小舎の裏手から次に進むルートがあります。ここもキツイ上り坂が待ち構えており、完全な樹林帯の中を突っ切る道となっています。途中で「ゆっくりコース」、「急坂コース」の分岐点が3回出てきますが、どちらも差に変わりないように思えます。30m先で合流しますので、今の気分で選択していくのが良いかと。しばらく進めば樹林帯から顔を出し稜線歩きになります。

 巻道分岐点あたり

三俣蓮華岳に登るか、三俣山荘に進むか・・・。三俣蓮華岳へは時間的に厳しい(と言うより無理です) ので直接三俣山荘に向かいましょう。時計の針は14時40分を指し、ここから1時間かけて山荘着となりますので16時手前でゴールになるかと思います。何とか16時までに到着出来そうで一安心。この辺りのdocomo環境ですが、アンテナ2本、しかも通話が可能です。スゲェ~なdocomo。

 15時30分 三俣山荘に到着


山荘までは1時間程で着くハズなんですが姿が見えてきません。「道を間違えたんだろうか?」と、1人で複雑な気分と戦いながら進むこと数十分。稜線を越えて山荘の姿をやっと捉えた!山荘を見つけた時は本当に嬉しかったです。黒部五郎岳から誰一人として登山者と会っていないんですから。テント泊の方が何名かいて、夕食の仕込みを始めていました。

 三俣山荘

今日の宿泊者は10名。新穂高温泉から三俣山荘までたった1日で来た山ガールさんがいました。名古屋から来たそうです。黒部五郎岳のピンバッチを購入しよう思ったら三俣山荘に売っていないことが分かりショック。売店に並んでいた「黒部の山賊(見本として用意されていた) 」を立ち読みして、これが面白くてすぐに読破。太郎平小屋と同じく三俣山荘でもワイワイ話しました。

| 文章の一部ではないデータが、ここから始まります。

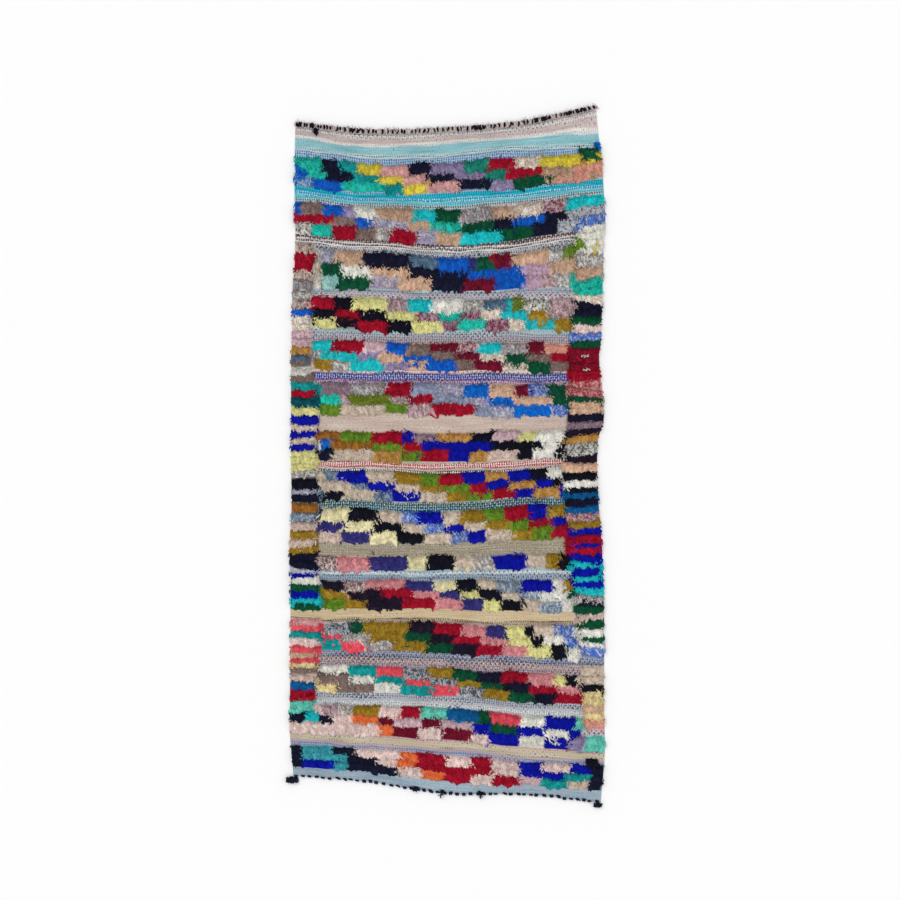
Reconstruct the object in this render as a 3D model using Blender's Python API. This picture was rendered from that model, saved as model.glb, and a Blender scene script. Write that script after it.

夕食にハンバーグ、サイフォン式のコーヒーも一緒に頂いて満足の私。今日の工程を振り返ってみますが、やっぱり黒部五郎小舎の裏手から始まった上り道が一番過酷でしたね。樹林帯の中は景色が見えないし終わりが見えないし、体力だけじゃなく精神にも響いていましたね(>_<) でも明日が一番過酷な日。体力温存のために21時に就寝。ストーブが温かかった。